Data for the task:
* start *

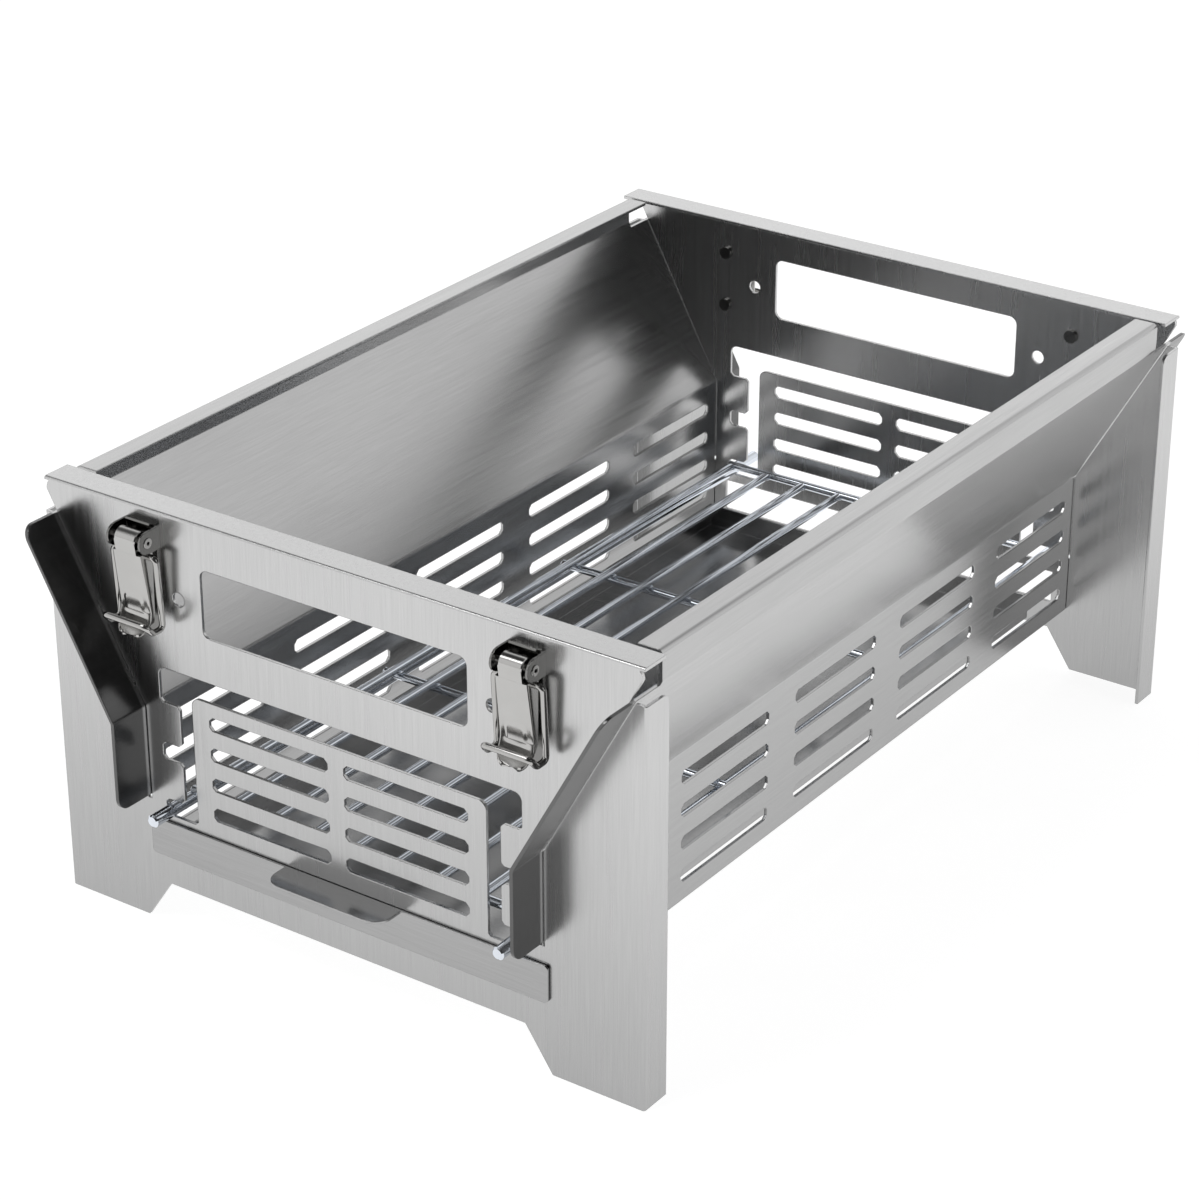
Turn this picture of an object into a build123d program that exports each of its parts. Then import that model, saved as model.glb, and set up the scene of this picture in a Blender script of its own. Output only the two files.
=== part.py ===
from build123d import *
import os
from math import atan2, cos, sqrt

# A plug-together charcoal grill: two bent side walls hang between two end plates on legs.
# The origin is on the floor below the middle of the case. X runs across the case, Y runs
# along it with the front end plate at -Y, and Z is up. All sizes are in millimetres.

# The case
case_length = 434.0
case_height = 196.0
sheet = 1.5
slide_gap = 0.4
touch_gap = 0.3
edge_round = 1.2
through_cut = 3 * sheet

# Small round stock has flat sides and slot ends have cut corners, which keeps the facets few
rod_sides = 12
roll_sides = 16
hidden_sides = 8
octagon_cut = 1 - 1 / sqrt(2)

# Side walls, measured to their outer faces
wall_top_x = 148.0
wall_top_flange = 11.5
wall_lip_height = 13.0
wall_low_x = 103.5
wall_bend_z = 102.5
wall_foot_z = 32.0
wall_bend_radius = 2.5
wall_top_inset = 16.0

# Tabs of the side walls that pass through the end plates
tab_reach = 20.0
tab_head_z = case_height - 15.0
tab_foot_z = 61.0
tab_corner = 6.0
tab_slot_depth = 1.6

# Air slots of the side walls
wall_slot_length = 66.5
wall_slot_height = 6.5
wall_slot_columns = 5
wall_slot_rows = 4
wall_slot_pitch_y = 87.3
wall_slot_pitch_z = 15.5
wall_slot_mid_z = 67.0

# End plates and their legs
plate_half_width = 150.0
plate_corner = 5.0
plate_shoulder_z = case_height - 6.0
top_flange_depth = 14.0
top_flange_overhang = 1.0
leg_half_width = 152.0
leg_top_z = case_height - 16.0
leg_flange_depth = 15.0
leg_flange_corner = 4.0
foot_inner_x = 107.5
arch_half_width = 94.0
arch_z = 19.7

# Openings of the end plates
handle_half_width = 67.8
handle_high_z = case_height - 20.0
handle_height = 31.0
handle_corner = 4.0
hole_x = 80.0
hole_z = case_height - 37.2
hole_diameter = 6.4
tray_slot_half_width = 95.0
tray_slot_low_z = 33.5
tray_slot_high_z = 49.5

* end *
* start *

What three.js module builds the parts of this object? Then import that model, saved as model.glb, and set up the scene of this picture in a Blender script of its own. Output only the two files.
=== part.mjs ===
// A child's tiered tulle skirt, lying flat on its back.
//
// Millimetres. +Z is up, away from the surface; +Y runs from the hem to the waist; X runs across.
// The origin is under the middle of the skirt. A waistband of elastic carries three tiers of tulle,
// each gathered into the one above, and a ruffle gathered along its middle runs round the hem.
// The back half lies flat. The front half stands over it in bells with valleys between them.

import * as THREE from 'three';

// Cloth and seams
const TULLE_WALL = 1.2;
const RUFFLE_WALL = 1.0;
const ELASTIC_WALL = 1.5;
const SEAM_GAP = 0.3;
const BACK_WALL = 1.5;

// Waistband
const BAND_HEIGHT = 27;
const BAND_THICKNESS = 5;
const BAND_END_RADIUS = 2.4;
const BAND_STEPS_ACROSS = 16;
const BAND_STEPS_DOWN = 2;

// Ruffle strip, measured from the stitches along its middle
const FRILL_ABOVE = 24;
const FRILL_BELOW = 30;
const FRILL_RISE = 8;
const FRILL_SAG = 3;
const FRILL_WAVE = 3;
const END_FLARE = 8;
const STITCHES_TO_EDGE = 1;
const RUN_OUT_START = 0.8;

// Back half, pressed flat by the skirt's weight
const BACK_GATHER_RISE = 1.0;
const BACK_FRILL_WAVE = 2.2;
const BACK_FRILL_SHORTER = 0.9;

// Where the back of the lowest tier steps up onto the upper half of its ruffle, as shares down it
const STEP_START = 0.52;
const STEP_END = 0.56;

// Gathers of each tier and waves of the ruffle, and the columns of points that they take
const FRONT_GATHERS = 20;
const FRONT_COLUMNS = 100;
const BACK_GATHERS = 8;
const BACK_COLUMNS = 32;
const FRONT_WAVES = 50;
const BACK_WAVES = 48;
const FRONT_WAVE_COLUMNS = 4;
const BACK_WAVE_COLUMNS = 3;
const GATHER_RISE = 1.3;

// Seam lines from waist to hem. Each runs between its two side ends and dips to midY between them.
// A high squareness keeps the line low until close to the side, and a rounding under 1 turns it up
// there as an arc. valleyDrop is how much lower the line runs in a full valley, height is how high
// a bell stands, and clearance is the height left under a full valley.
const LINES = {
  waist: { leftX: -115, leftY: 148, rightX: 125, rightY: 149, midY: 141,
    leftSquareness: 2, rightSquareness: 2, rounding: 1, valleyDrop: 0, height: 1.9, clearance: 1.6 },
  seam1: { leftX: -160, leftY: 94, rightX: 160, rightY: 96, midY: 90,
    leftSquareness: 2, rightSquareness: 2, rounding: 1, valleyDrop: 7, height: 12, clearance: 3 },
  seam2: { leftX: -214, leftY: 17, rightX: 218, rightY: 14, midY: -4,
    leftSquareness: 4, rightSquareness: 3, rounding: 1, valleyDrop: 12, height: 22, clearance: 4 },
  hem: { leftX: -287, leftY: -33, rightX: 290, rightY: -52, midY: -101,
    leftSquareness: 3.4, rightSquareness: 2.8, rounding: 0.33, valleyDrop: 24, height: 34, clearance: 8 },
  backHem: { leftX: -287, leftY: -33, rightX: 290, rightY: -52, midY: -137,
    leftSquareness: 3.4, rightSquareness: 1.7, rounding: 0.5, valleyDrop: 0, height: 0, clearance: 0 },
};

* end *
* start *

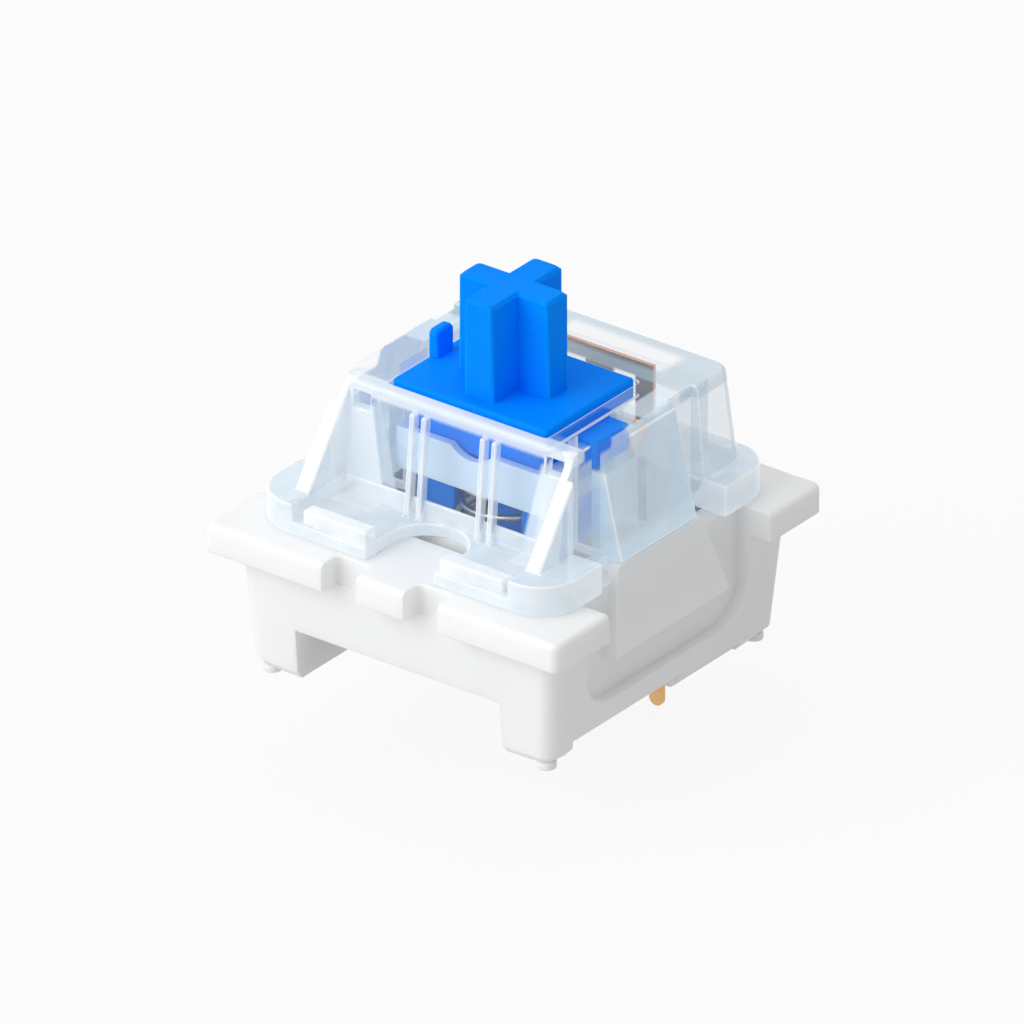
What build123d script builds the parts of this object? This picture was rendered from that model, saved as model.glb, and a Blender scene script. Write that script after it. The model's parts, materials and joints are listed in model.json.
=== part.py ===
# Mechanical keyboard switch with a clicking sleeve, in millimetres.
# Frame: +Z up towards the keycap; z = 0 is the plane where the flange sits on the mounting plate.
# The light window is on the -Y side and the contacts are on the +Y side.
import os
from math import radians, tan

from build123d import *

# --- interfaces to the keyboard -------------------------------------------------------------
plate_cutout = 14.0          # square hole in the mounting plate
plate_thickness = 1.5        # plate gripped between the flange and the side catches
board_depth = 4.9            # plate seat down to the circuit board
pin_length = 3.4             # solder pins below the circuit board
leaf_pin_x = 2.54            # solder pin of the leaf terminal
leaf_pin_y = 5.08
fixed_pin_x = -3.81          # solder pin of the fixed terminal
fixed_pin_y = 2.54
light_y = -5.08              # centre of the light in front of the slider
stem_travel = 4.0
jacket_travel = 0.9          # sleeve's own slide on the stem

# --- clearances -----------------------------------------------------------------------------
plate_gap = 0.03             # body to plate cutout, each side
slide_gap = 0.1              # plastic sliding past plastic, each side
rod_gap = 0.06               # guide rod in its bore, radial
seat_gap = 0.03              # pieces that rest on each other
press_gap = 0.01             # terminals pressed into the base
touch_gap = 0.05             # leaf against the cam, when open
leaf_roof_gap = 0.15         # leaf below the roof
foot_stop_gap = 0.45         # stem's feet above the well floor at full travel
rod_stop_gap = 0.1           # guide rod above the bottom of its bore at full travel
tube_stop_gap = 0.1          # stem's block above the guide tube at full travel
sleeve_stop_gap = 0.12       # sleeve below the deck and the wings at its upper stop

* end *

Work to be completed:
Print only the run of lines that begins with the line containing "Turn this picture" and ends with the line containing "from math import atan2, cos, sqrt", both included, exactly as they read.

Finished answer:
Turn this picture of an object into a build123d program that exports each of its parts. Then import that model, saved as model.glb, and set up the scene of this picture in a Blender script of its own. Output only the two files.
=== part.py ===
from build123d import *
import os
from math import atan2, cos, sqrt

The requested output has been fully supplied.